My wife went for her private session Tuesday.  I haven't spoken to her about that yet.

Also, the more I think about it, the more I suspect my wife has an agenda that I don't understand.  When I do, I'll share.


  1. Meg, thanks for writing about your experience with your therapist. She doesn't sound very knowledgeable about transgender issues. That's not necessarily a deal breaker if she's open and willing to listen, but it is a bit of a red flag.

    So many of the issues you describe mirror the difficulties my wife and I have. About 25 years ago, we saw a therapist for several issues. The therapist was very sympathetic of my need to crossdress, perhaps too sympathetic for my wife's taste. We really didn't make much progress.

    My wife and I have briefly discussed going to therapy again, but I'm a little gun shy. Well, more than a little.
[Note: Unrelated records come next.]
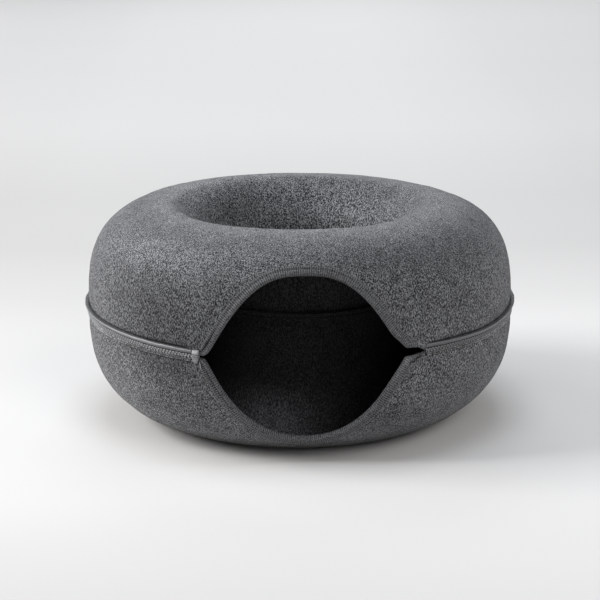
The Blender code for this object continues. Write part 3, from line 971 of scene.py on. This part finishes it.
# Loose ends of thread and frayed fibres at the two corners of the way in, as (turn,
# millimetres along and out, heading).
LOOSE_ENDS = np.array([
    (-26.95, -6.9, 2.0, 1.50), (-26.85, -9.9, 2.0, 1.35), (-26.70, -12.2, 1.9, 1.80),
    (28.50, 9.0, 1.7, 2.30), (28.85, 9.4, 1.3, 2.00), (29.20, 10.2, 0.7, 0.70),
    (29.45, 8.9, 0.8, 2.60), (29.80, 9.6, 0.7, -0.30), (30.05, 8.3, 0.8, 2.90),
    (30.35, 8.9, 0.7, -0.55), (30.60, 7.6, 0.8, -1.00), (30.90, 6.6, 0.8, -1.20),
    (31.15, 7.9, 0.7, -0.20), (31.40, 4.9, 0.8, -1.25), (31.65, 6.2, 0.8, -0.90),
])
turn, along, out, heading = LOOSE_ENDS.T
seats = seats_on_skin(turn, along / 1000, out / 1000, heading)
loose = repeat_shape("loose_thread_ends", stitch(0.0044, 0.00075), seats)
loose.data.materials.append(coil_plastic)
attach(loose, "root")


# ---- The tab at the zip's left end ----
# A short length of pale tape folded over the ends of both zip tapes and sewn down flat, so
# that the zip stops short of the way in.
TAB_TURNS = (-28.95, -27.15)
TAB_DROP = 0.0081


def end_tab():
    turns = np.linspace(*TAB_TURNS, 25)
    # The third column is how pale each row is, with painted shade in the grooves between the folds.
    along, out, pale = np.array([
        (7.2, 0.4, .4), (7.4, 2.2, .5), (7.0, 4.0, .75), (6.1, 4.8, .95), (5.0, 4.9, .95),
        (4.0, 4.7, .95), (3.3, 4.3, .85), (2.9, 3.7, .15), (2.5, 3.7, .15), (2.1, 4.3, .6),
        (1.5, 4.4, .65), (1.1, 4.2, .55), (0.8, 3.8, .15), (0.4, 3.8, .15), (0.0, 4.2, .5),
        (-0.7, 4.2, .6), (-1.2, 3.9, .3), (-1.7, 4.0, .35), (-2.4, 4.1, .6), (-3.6, 4.0, .58),
        (-5.0, 3.7, .55), (-6.4, 3.3, .5), (-7.4, 2.7, .45), (-8.1, 1.6, .35), (-8.0, 0.4, .3),
    ]).T
    along, out = along / 1000, out / 1000
    share = np.linspace(-1, 1, len(turns))[:, None]
    below = np.clip(-along / TAB_DROP, 0, 1)
    narrowing = 1 - 0.55 * below ** 1.6
    shoulder = 1 - 0.28 * np.abs(share) ** 5
    middle = (turns[0] + turns[-1]) / 2
    turn = middle - 0.06 * below + (turns[:, None] - middle) * narrowing
    height = np.where(out > 0.0005, out * shoulder, out)
    places = on_skin(turn, along + 0 * turn, height)
    under = on_skin(turn, along + 0 * turn, 0.0004)
    places = np.concatenate([places, under[:, -2:0:-1], places[:, :1]], axis=1)
    width = np.concatenate([[0.0], np.cumsum(np.hypot(np.diff(along), np.diff(out)))])
    width = np.concatenate([width, width[-2::-1]])
    pale = np.concatenate([pale, pale[-2::-1]])
    walked = np.radians(turns - turns[0])[:, None] * FELT_RADIUS
    spread = np.stack(np.broadcast_arrays(walked, width, pale), axis=-1)
    return lay_grid("zip_end_fold", places, spread)


tab = end_tab()
tab.data.materials.append(woven_finish(
    "pale end tape", (0.50, 0.505, 0.51), (0.23, 0.232, 0.236), 0.75, ribs_apart=0.0006
))
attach(tab, "root")
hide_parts("zip_end_tab")


# ---- The floor, the light and the camera ----
# A pale floor, painted with light and shade, that runs out of view, a large soft light from the
# left, and the photograph's own angle.
bpy.ops.mesh.primitive_circle_add(
    vertices=96, radius=16, fill_type="NGON", location=(0, 0, -0.0003)
)
floor = bpy.context.object
floor.name = "floor"
bpy.ops.object.transform_apply(location=True)
floor_paint, tree, shader = new_finish("pale floor", 0.9, Specular_IOR_Level=0.2)
# Light and shade are painted on the floor: it is paler round the bed and far behind it, and darker
# towards the camera
# and a little way behind the bed: (metres behind the middle of the floor, tone).
FLOOR_PAINTED_LIGHT = (
    (-0.60, 0.88), (-0.45, 0.95), (-0.32, 1.03), (-0.20, 1.07), (0.00, 1.08), (0.16, 1.04),
    (0.30, 0.98), (0.50, 0.88), (0.80, 0.79), (1.20, 0.80), (1.60, 0.865), (1.90, 0.92),
    (2.40, 0.965), (2.90, 1.03), (3.50, 1.15), (4.00, 1.29), (4.50, 1.42),
)
FLOOR_FRONT, FLOOR_BACK, PALEST = -0.7, 4.6, 1.5
PAPER_HUE = (1, 0.985, 0.966)
# Painted light: the floor is painted darker to the left and paler to the right.
PAINTED_LIGHT_LEFT, PAINTED_LIGHT_RIGHT = 0.58 * 0.93, 0.58 * 1.05
# Shade is also painted behind the bed to the right, and further back to the left: (how far to the
# right that starts and ends, how far behind it starts and ends, how much darker).
FLOOR_PAINTED_SHADE = (
    (0.27, 0.62, 0.05, 0.25, 0.055),
    (-0.38, -0.72, 0.60, 1.20, 0.050),
)
place = add_node(tree, "SeparateXYZ", {0: where_in_metres(tree)}).outputs
tone = add_node(tree, "ValToRGB", {"Fac": mapped(tree, place["Y"], FLOOR_FRONT, FLOOR_BACK)})
stops = tone.color_ramp.elements
while len(stops) > 1:
    stops.remove(stops[0])
for number, (metres, pale) in enumerate(FLOOR_PAINTED_LIGHT):
    share = (metres - FLOOR_FRONT) / (FLOOR_BACK - FLOOR_FRONT)
    stop = stops[0] if number == 0 else stops.new(share)
    stop.position = share
    stop.color = (*(pale / PALEST * part for part in PAPER_HUE), 1)
tint = tone.outputs[0]
for side_from, side_to, back_from, back_to, painted_shade in FLOOR_PAINTED_SHADE:
    by_side = mapped(tree, place["X"], side_from, side_to, 0.0, painted_shade)
    by_depth = mapped(tree, place["Y"], back_from, back_to, 0.0, -1.0)
    tint = scaled(tree, tint, plus(tree, by_side, by_depth, 1.0))
# Painted light: darker to the left, paler to the right.
painted_side_light = mapped(tree, place["X"], -0.5, 0.5, PAINTED_LIGHT_LEFT * PALEST, PAINTED_LIGHT_RIGHT * PALEST)
colour_and_bump(tree, shader, scaled(tree, tint, painted_side_light))
floor.data.materials.append(floor_paint)

scene = bpy.context.scene
scene.view_settings.view_transform = "Standard"
world = bpy.data.worlds.new("studio")
world.use_nodes = True
world.node_tree.nodes["Background"].inputs[0].default_value = (1, 1, 1, 1)
world.node_tree.nodes["Background"].inputs[1].default_value = 0.30
scene.world = world


WHITE = (1, 1, 1)
SKY_BLUE = (0.90, 0.97, 1.06)
LIGHT_SIZE = 2.4
LIGHT_DISTANCE = 5.0


def soft_light(name, azimuth, elevation, power, colour=WHITE):
    """A square light that faces the bed. Azimuth 0 is the camera's side, 90 the right."""
    turn, lift = math.radians(azimuth), math.radians(elevation)
    away = Vector((
        math.sin(turn) * math.cos(lift), -math.cos(turn) * math.cos(lift), math.sin(lift)
    ))
    light = bpy.data.lights.new(name, "AREA")
    light.energy, light.color, light.size = power, colour, LIGHT_SIZE
    lamp = bpy.data.objects.new(name, light)
    lamp.location = away * LIGHT_DISTANCE + Vector((0, 0, 0.1))
    lamp.rotation_euler = (-away).to_track_quat("-Z", "Y").to_euler()
    scene.collection.objects.link(lamp)


soft_light("window", -90, 30, 305)
soft_light("window, far side", -120, 30, 67)
soft_light("front fill", 30, 35, 59)
soft_light("right fill", 90, 30, 61)
soft_light("behind", 180, 40, 48, SKY_BLUE)
soft_light("overhead", 0, 90, 86, SKY_BLUE)

CAMERA_DISTANCE = 2.20694
CAMERA_HEIGHT = 0.71909
CAMERA_TURN = -1.35
FOCAL_PIXELS = 1910.8
IMAGE_PIXELS = 600
IMAGE_CENTRE_X = 299.88
SENSOR_WIDTH = 36
PITCH = 0.262
ROLL = -0.0072
turn = math.radians(CAMERA_TURN)
forward = Vector((
    -math.sin(turn) * math.cos(PITCH), math.cos(turn) * math.cos(PITCH), -math.sin(PITCH)
))
right = forward.cross(Vector((0, 0, 1))).normalized()
up = right.cross(forward)
right, up = (
    right * math.cos(ROLL) + up * math.sin(ROLL),
    up * math.cos(ROLL) - right * math.sin(ROLL),
)
camera = bpy.data.objects.new("camera", bpy.data.cameras.new("camera"))
camera.matrix_world = Matrix((right, up, -forward)).transposed().to_4x4()
camera.location = (
    CAMERA_DISTANCE * math.sin(turn), RING_AXIS_Y - CAMERA_DISTANCE * math.cos(turn), CAMERA_HEIGHT
)
camera.data.sensor_width = SENSOR_WIDTH
camera.data.lens = SENSOR_WIDTH * FOCAL_PIXELS / IMAGE_PIXELS
camera.data.shift_x = (IMAGE_PIXELS / 2 - IMAGE_CENTRE_X) / IMAGE_PIXELS
camera.data.clip_end = 60
scene.collection.objects.link(camera)
scene.camera = camera

bpy.context.view_layer.update()
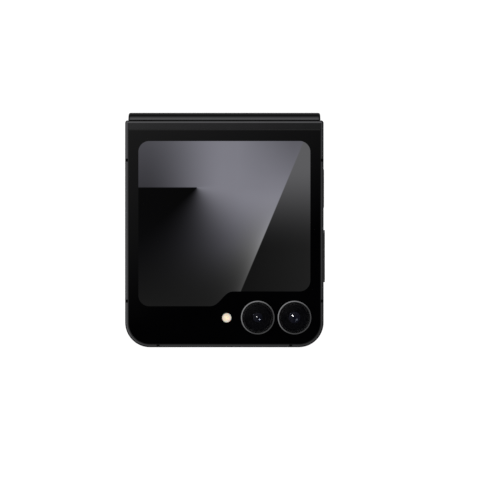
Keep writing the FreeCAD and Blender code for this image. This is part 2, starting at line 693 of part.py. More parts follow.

Couples therapy can be very difficult and can bring up a range of feelings that, in the short term, are easier to leave alone. In the long run, it's better to figure out what's going on and deal with it but it can make day to day life difficult while the process is going on.

    I wish you and your wife the best and hope that your therapist is wise, understanding, a good listener and willing to learn.



  2. Meg, My wife never wanted me to tell anybody we knew - I never did -she never did. Only members of TG community know Diane. I wish you had a therapist who knows more about TG issues. I wish your wife would take the time to learn. I am now worried about her agenda. We have never gone to a therapist.

  3. As to your wife's "agenda" it possible--being a therapist herself and therefore a part of that community--that she deliberately chose a therapist she knew would be less than sympathetic and knowledgeable about crossdessing? That she is looking for someone to back her up and discourage you?

  4. My knowledge of therapists and psych therapy is 'bupkus' but if this woman is a true professional then she owes it to you and your wife to acquire an expertise about TG issues before she goes any further.
    Even if she is giving your wife a professional discount I think that she should not take a dime unless she goes to the effort to acquire knowledge about TG issues. She knows that you are seeing her for couples therapy in part because of your TG issues. The fact that you know 100 times the amount of info about the subject than she does is just not right.
    I can understand your wife excluding TG issues from her professional world. It strikes too close to home and it seems like she is comfortable playing ostrich with the subject matter.
    Good luck


  5. If your wife went into therapy with an agenda, then I'm afraid the therapy may be more difficult than you really know. Good therapy shouldn't be an affirmation of your feelings unless it is your 'truth". Difficult to get there with an "agenda"

    I'm glad that your wife is in therapy. But I'm concerned that the therapy may not fully resolve her issues. I suspect her real issue is her sexual orientation identity AND her perceived embarrassment that she married "one of those". That is her issue to work through though. From what you've described, you've been more than supportive and tolerant of her needs.

    I think your children should be told. They have a right to know. How much and when and under what circumstances should be discussed with the therapist and your wife should be told that it will happen. She shouldn't be able to veto it.

  6. Oh Meg, Be brave. Would it be possible for you to find your own therapist to talk to outside of this current situation? That way you can choose someone who has some experience with gender issues and could help you find the clarity you need.

  7. I feel for what you're going through and I wish the best for both you and your wife. I think some of the comments, re: the therapist's knowledge of trans issues are important. The minute after my first session,my therapist-who's not a gender specialist-began looking for someone she could refer me to who was. In the meantime she began to do her homework. I think that's the mark of someone who's both professional and interested in achieving positive results. I hope for the best outcome for you and your family. hugs.

  8. Meg- Thanks for writing about all this. I just want to wish you the best!